- [Goal] Find every line with the word "names". Copy those lines.

- [Supplied data]
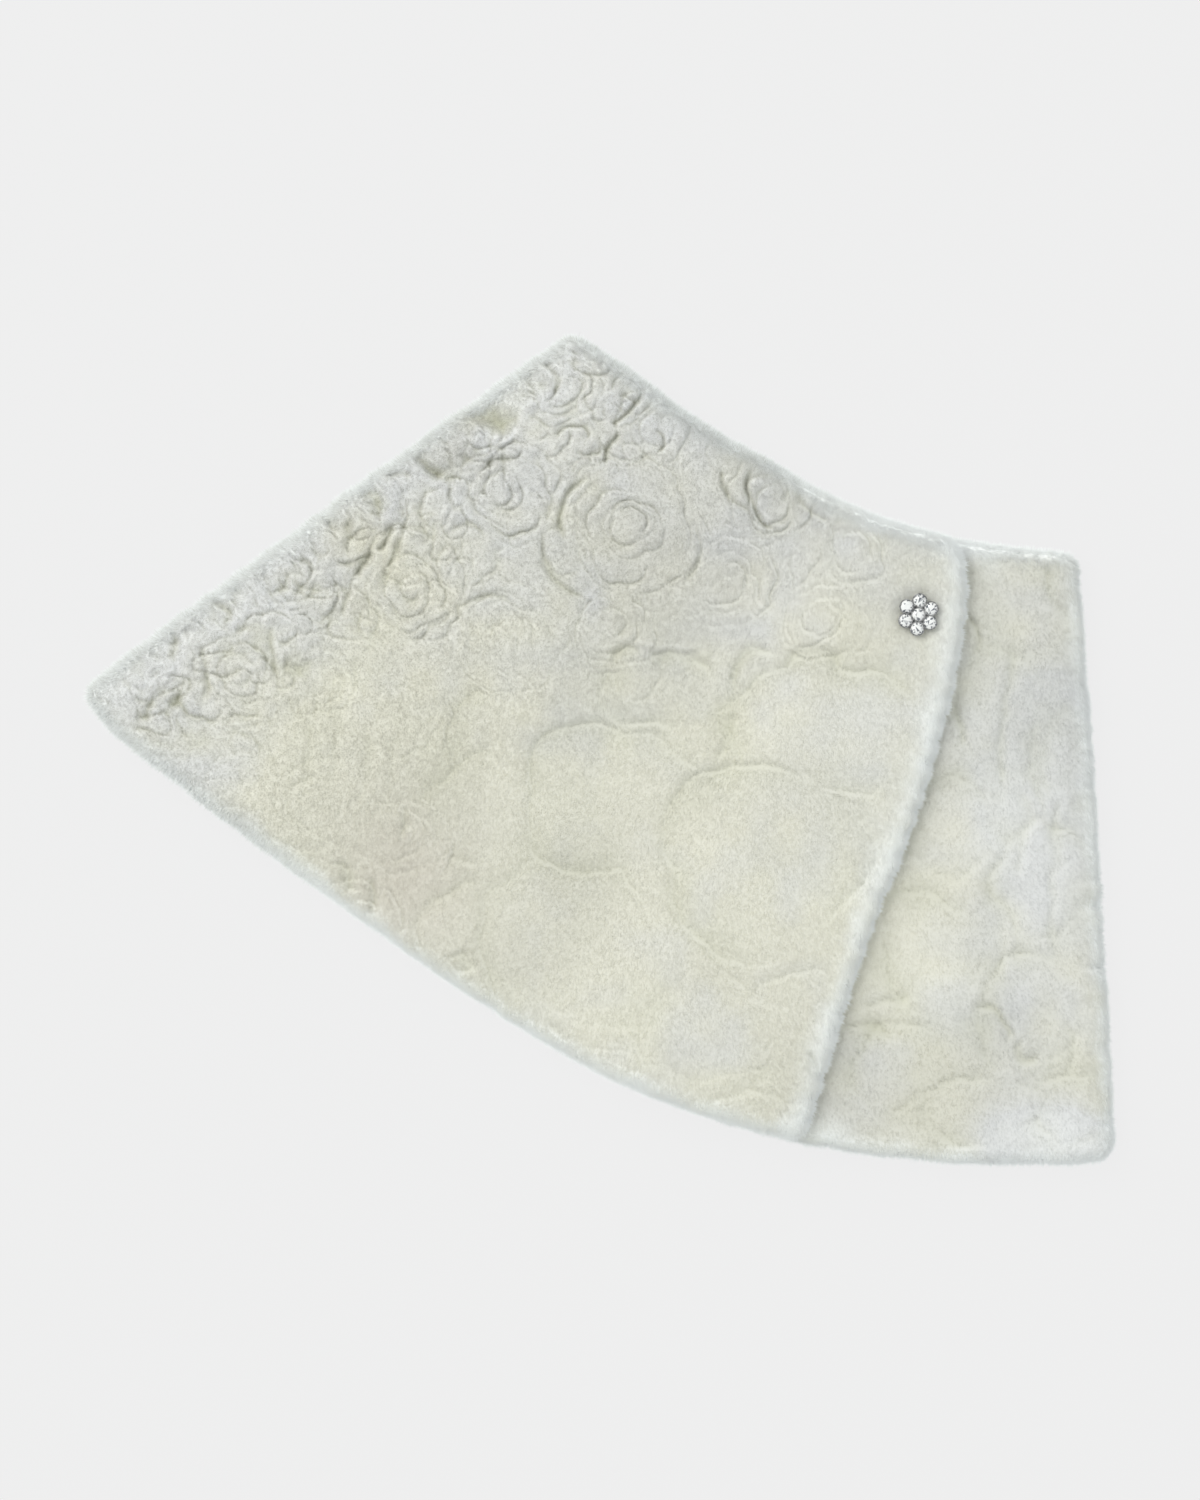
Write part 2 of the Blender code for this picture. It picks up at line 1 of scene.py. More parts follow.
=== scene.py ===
"""Looks of a capelet in ivory rose plush, laid flat with its front up and its crystal button fastened.

Tables are in millimetres and degrees, meshes in metres. A bearing is counted clockwise from +X
about the apex, the point where the two folded sides would meet.
"""
import math
from collections import namedtuple

import bmesh
import bpy
import numpy as np
from mathutils import Matrix, Vector


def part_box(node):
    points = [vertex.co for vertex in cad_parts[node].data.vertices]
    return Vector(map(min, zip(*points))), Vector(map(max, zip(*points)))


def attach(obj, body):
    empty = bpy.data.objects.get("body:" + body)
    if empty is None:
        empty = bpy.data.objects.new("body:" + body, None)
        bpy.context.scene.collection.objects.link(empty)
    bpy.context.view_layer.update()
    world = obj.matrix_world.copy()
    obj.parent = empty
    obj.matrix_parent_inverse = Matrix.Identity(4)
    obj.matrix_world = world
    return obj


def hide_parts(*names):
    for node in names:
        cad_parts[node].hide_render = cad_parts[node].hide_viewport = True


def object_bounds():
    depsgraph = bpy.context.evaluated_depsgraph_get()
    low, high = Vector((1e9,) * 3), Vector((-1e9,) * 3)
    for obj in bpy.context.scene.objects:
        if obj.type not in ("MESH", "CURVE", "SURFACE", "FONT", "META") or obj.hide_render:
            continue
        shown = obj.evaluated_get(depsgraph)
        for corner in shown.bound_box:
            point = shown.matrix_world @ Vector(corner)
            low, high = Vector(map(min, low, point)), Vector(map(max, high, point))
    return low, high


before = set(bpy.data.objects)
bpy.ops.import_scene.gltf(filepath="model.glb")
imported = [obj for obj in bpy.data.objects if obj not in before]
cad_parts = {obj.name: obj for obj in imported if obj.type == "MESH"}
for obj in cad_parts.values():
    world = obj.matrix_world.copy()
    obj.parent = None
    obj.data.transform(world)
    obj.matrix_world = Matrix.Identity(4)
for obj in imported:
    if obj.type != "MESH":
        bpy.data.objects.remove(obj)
cad_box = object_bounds()

# Cut of the panels
# Back, under front and upper front are cut from rose plush to one ring-shaped plan, a knitted
# ground with its pile. The blank below is such a panel before it is laid in its place.
MM = 0.001
APEX = np.array((205.25, 352.75))
Section = namedtuple("Section", "bearing neck hem")
SECTIONS = (
    Section(86.5, 261.5, 543.5),
    Section(96.0, 258.5, 545.3),
    Section(104.0, 257.5, 545.5),
    Section(112.0, 255.3, 543.0),
    Section(120.0, 253.2, 536.5),
    Section(127.0, 255.7, 535.2),
    Section(132.0, 257.5, 538.0),
    Section(137.0, 260.5, 544.0),
    Section(141.0, 266.0, 551.0),
    Section(143.9, 270.5, 553.0),
)
EdgePoint = namedtuple("EdgePoint", "radius bearing")
FRONT_EDGE = (
    EdgePoint(255.0, 98.6),
    EdgePoint(272.0, 97.6),
    EdgePoint(295.0, 97.1),
    EdgePoint(335.0, 97.5),
    EdgePoint(398.0, 99.0),
    EdgePoint(450.0, 100.5),
    EdgePoint(545.0, 101.7),
)
HIDDEN_EDGE = 114.0
FOLD_BOW = 1.2
FOLD_WIDTH = 14.0
EDGE_WIDTH = 5.0
EDGE_SHARE = 0.42
ROUNDING_STEPS = 6
COARSE = 5
RIM_STEPS = (0.0, 1 / 3, 2 / 3, 1.0)  # up the rim of a panel, from its coarse face to its fine one
RIM_INSETS = (2.5, 1.2, 0.35, 0.0)
RIM_SHARES = (0.0, 0.08, 0.22, EDGE_SHARE)
FUZZ_ROOM = 2.6  # the ground stops this far inside the outline, and the pile reaches it
BLANK_RADIUS = 400.0  # where a blank's width is measured
BLANK_BEARING = 112.0  # where its length is measured
PLACING_ROUNDS = 6
MOTTLE_KNOTS = (97, 101)
MOTTLE_SHIFT = (40.3, 40.7)
Patches = namedtuple("Patches", "height size seed")
Panel = namedtuple("Panel", "name left right fold_left fold_right corners spacing")


def through(knots, at):
    """Reads a smooth curve through the knots, pairs in rising order."""
    xs, ys = np.array(knots, float).T
    slopes = np.gradient(ys, xs)
    slopes[1:-1] = (ys[2:] - ys[:-2]) / (xs[2:] - xs[:-2])
    i = np.clip(np.searchsorted(xs, at, "right") - 1, 0, len(xs) - 2)
    span = xs[i + 1] - xs[i]
    t = np.clip((at - xs[i]) / span, 0.0, 1.0)
    return (
        ys[i] * (2 * t**3 - 3 * t**2 + 1)
        + slopes[i] * span * (t**3 - 2 * t**2 + t)
        + ys[i + 1] * (3 * t**2 - 2 * t**3)
        + slopes[i + 1] * span * (t**3 - t**2)
    )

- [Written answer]
def hide_parts(*names):
    for node in names:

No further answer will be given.